-- start of DATA PROVIDED --
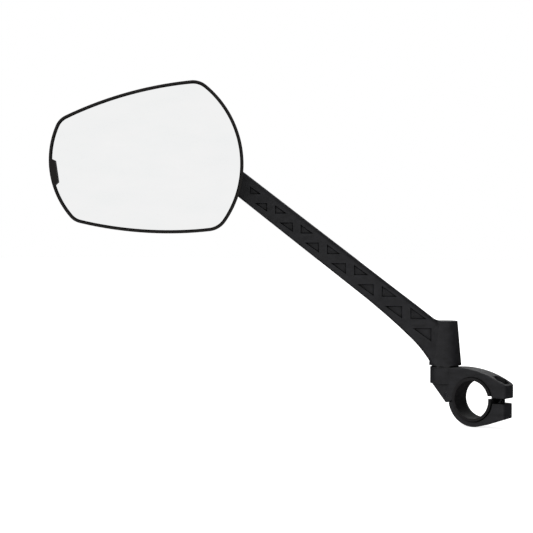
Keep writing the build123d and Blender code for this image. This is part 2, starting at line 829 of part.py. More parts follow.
def lens(level):
    """Ball whose front skin passes the rim at this height, for the bent glass and pad."""
    rise = glass_curve_radius - sqrt(glass_curve_radius**2 - (rim_corners[1][0] - dome_centre[0]) ** 2)
    centre = level + rise - glass_curve_radius
    with BuildPart(head_plane) as ball:
        with Locations((dome_centre[0], dome_centre[1], centre)):
            Sphere(glass_curve_radius, rotation=poles_aside)
    return ball.part


# the tab sits at the middle of the outer side
outer_low, outer_high = Vector(*rim_corners[3]), Vector(*rim_corners[0])
along_outer = (outer_high - outer_low).normalized()
inwards = Vector(along_outer.Y, -along_outer.X)
tab_middle = (outer_low + outer_high) / 2 - inwards * (rim_bows[3] - tab_overlap)
tab_angle = degrees(atan2(along_outer.Y, along_outer.X)) - 180

glass_front = lip_forward - glass_edge_below_lip
glass_back = glass_front - glass_thickness
pad_back = glass_back - pad_thickness

glass_inset = rim_wall + glass_edge_gap

with BuildPart() as cavity:
    extrude(head_outline(dome_back, rim_wall + ledge_width), amount=lip_forward - dome_back)
    add(dome(shell_wall), mode=Mode.INTERSECT)

with BuildPart() as glass_seat:
    extrude(head_outline(0, rim_wall), amount=2 * lip_forward)
    add(lens(pad_back), mode=Mode.SUBTRACT)

with BuildPart() as head_shell:
    extrude(head_outline(dome_back, 0), amount=lip_forward - dome_back)
    add(dome(0), mode=Mode.INTERSECT)
    below_lip = lip_forward - 1
    crown_edges = [
        edge
        for edge in head_shell.edges()
        if head_plane.to_local_coords(edge.center()).Z < below_lip
    ]
    fillet(crown_edges, dome_edge_radius)
    add(cavity.part, mode=Mode.SUBTRACT)
    # socket column and its rear boss
    with BuildSketch(head_plane.offset(preload_back)):
        Circle(socket_boss_radius)
    extrude(amount=socket_column_front - preload_back)
    add(glass_seat.part, mode=Mode.SUBTRACT)
    with Locations(head_plane):
        Sphere(socket_radius, mode=Mode.SUBTRACT)
    with BuildSketch(head_plane.offset(preload_back)):
        Circle(socket_radius)
    extrude(amount=-preload_back, mode=Mode.SUBTRACT)
    with BuildSketch(head_plane.offset(preload_back)):
        with PolarLocations(cap_screw_circle, cap_screw_count, start_angle=cap_screw_start):
            Circle(cap_screw_radius)
    extrude(amount=cap_screw_length, mode=Mode.SUBTRACT)
    # tab that laps over the glass on the outer side
    with BuildSketch(head_plane.offset(lip_forward)):
        with Locations(tab_middle):
            Trapezoid(
                tab_length, tab_width, tab_slope, rotation=tab_angle, align=(Align.CENTER, Align.MIN)
            )
    extrude(amount=tab_thickness)

with BuildPart() as glass_foam_pad:
    extrude(head_outline(0, glass_inset), amount=2 * lip_forward)
    add(lens(glass_back), mode=Mode.INTERSECT)
    add(lens(pad_back), mode=Mode.SUBTRACT)

with BuildPart() as mirror_glass:
    extrude(head_outline(0, glass_inset), amount=2 * lip_forward)
    add(lens(glass_front), mode=Mode.INTERSECT)
    add(lens(glass_back), mode=Mode.SUBTRACT)
    front_face = mirror_glass.faces().sort_by(Axis(head_plane.origin, head_plane.z_dir))[-1]
    chamfer(front_face.edges(), glass_bevel)

with BuildPart(head_plane) as socket_cap_screws:
    with BuildSketch(head_plane.offset(cap_back)):
        with PolarLocations(cap_screw_circle, cap_screw_count, start_angle=cap_screw_start):
            Circle(cap_screw_radius)
    extrude(amount=cap_screw_length)
    with BuildSketch(head_plane.offset(cap_back)):
        with PolarLocations(cap_screw_circle, cap_screw_count, start_angle=cap_screw_start):
            Circle(cap_screw_head_radius)
    extrude(amount=-cap_screw_head_height)

pieces = {
    "upper_jaw": upper_jaw.part,
    "lower_jaw": lower_jaw.part,
    "hinge_pin": hinge_pin.part,
    "clamp_sleeve": clamp_sleeve.part,
    "clamp_screw": clamp_screw,
    "clamp_nut": clamp_nut.part,
    "pivot_friction_disc": pivot_friction_disc,
    "pivot_insert": pivot_insert,
    "pivot_washer": pivot_washer,
    "pivot_spring_washer": pivot_spring_washer.part,
    "pivot_screw": pivot_screw,
    "arm": arm.part,
    "barrel_cap": barrel_cap.part,
    "ball_stud": ball_stud.part,
    "stud_washer": stud_washer,
    "stud_screw": stud_screw,
    "friction_cup": friction_cup.part,
    "seat_ring": seat_ring.part,
    "preload_ring": preload_ring,
    "socket_cap": socket_cap.part,
    "socket_cap_screws": socket_cap_screws.part,
    "head_shell": head_shell.part,
    "glass_foam_pad": glass_foam_pad.part,
    "mirror_glass": mirror_glass.part,
}

os.makedirs("parts", exist_ok=True)
for name, piece in pieces.items():
    piece.label = name
    export_step(piece, f"parts/{name}.step")
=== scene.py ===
import json
from math import atan2, cos, pi, radians, sin

import bmesh
import bpy
from mathutils import Matrix, Vector


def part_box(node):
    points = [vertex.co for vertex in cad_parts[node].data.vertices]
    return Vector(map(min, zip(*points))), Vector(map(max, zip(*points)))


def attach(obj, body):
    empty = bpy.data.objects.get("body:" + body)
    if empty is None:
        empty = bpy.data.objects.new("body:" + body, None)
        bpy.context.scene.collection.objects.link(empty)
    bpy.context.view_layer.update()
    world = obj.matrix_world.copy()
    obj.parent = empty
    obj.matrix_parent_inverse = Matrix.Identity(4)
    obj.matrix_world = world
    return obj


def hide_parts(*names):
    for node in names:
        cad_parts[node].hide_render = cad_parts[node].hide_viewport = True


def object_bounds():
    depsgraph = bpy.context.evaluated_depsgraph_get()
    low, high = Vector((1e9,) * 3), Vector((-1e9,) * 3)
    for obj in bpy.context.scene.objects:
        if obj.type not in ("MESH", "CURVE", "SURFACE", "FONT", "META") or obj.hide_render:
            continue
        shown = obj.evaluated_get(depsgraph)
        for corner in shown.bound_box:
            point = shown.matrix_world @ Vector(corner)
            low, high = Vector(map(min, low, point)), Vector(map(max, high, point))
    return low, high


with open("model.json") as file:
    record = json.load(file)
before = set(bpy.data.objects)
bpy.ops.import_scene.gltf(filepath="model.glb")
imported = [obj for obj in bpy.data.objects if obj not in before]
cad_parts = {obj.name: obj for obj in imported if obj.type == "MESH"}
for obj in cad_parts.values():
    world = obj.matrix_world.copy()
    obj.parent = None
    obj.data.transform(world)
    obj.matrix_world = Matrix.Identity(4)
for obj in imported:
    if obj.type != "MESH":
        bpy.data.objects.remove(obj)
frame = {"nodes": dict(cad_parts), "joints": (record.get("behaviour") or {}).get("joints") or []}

# Looks of a handlebar mirror: moulded nylon clamp and pocketed arm, ABS head, convex mirror and
# socket-head screws. Everything is in metres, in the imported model's own frame.

cad_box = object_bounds()
joints = {joint["name"]: joint for joint in frame["joints"]}
up = Vector((0, 0, 1))
facing = Vector(joints["head_roll"]["axis"])
sideways = Vector(joints["head_tilt"]["axis"])
swivel = Vector(joints["arm_swivel"]["pos_m"])
ball = Vector(joints["head_roll"]["pos_m"])

mm = 0.001
scene = bpy.context.scene


def linear(hex_colour):
    """An sRGB hex colour as the linear colour that the shaders work in."""
    shares = [int(hex_colour[i : i + 2], 16) / 255 for i in (1, 3, 5)]
    return tuple(c / 12.92 if c <= 0.04045 else ((c + 0.055) / 1.055) ** 2.4 for c in shares) + (1.0,)


def join(tree, node, feeds):
    """Gives a node's inputs their values, or links them to another node or to one of its outputs."""
    for socket, value in feeds.items():
        if isinstance(value, bpy.types.Node):
            value = next(output for output in value.outputs if not output.is_unavailable)
        if isinstance(value, bpy.types.NodeSocket):
            tree.links.new(value, node.inputs[socket])
        else:
            node.inputs[socket].default_value = value


def add(tree, kind, feeds=None, **settings):
    """Adds a node with its settings and its feeds."""
    node = tree.nodes.new(kind)
    for name, value in settings.items():
        setattr(node, name, value)
    join(tree, node, feeds or {})
    return node


# ---------------------------------------------------------------- camera, floor and light

camera_distance = 0.9
camera_turn = radians(0.3)
camera_elevation = radians(1.0)
camera_lens = 102.87
aim_along_arm = -0.1057
aim_height = 0.07693

to_camera = facing * cos(camera_turn) + sideways * sin(camera_turn)
picture_right = sideways * cos(camera_turn) - facing * sin(camera_turn)
aim = Vector((swivel.x, swivel.y, aim_height)) + picture_right * aim_along_arm
back = to_camera * cos(camera_elevation) + up * sin(camera_elevation)
camera = bpy.data.objects.new("camera", bpy.data.cameras.new("camera"))
camera.data.lens = camera_lens
camera.data.sensor_width = 36.0
camera.location = aim + back * camera_distance
camera.rotation_mode = "QUATERNION"
camera.rotation_quaternion = (-back).to_track_quat("-Z", "Y")
scene.collection.objects.link(camera)
scene.camera = camera
scene.view_settings.view_transform = "Standard"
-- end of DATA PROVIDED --
• [EXERCISE DIRECTIONS] Begin at the line containing "for name, piece", end at the line containing "if obj.type not", and reproduce every line in that range exactly, both ends included.

• [TASK ANSWER]
for name, piece in pieces.items():
    piece.label = name
    export_step(piece, f"parts/{name}.step")
=== scene.py ===
import json
from math import atan2, cos, pi, radians, sin

import bmesh
import bpy
from mathutils import Matrix, Vector


def part_box(node):
    points = [vertex.co for vertex in cad_parts[node].data.vertices]
    return Vector(map(min, zip(*points))), Vector(map(max, zip(*points)))


def attach(obj, body):
    empty = bpy.data.objects.get("body:" + body)
    if empty is None:
        empty = bpy.data.objects.new("body:" + body, None)
        bpy.context.scene.collection.objects.link(empty)
    bpy.context.view_layer.update()
    world = obj.matrix_world.copy()
    obj.parent = empty
    obj.matrix_parent_inverse = Matrix.Identity(4)
    obj.matrix_world = world
    return obj


def hide_parts(*names):
    for node in names:
        cad_parts[node].hide_render = cad_parts[node].hide_viewport = True


def object_bounds():
    depsgraph = bpy.context.evaluated_depsgraph_get()
    low, high = Vector((1e9,) * 3), Vector((-1e9,) * 3)
    for obj in bpy.context.scene.objects:
        if obj.type not in ("MESH", "CURVE", "SURFACE", "FONT", "META") or obj.hide_render:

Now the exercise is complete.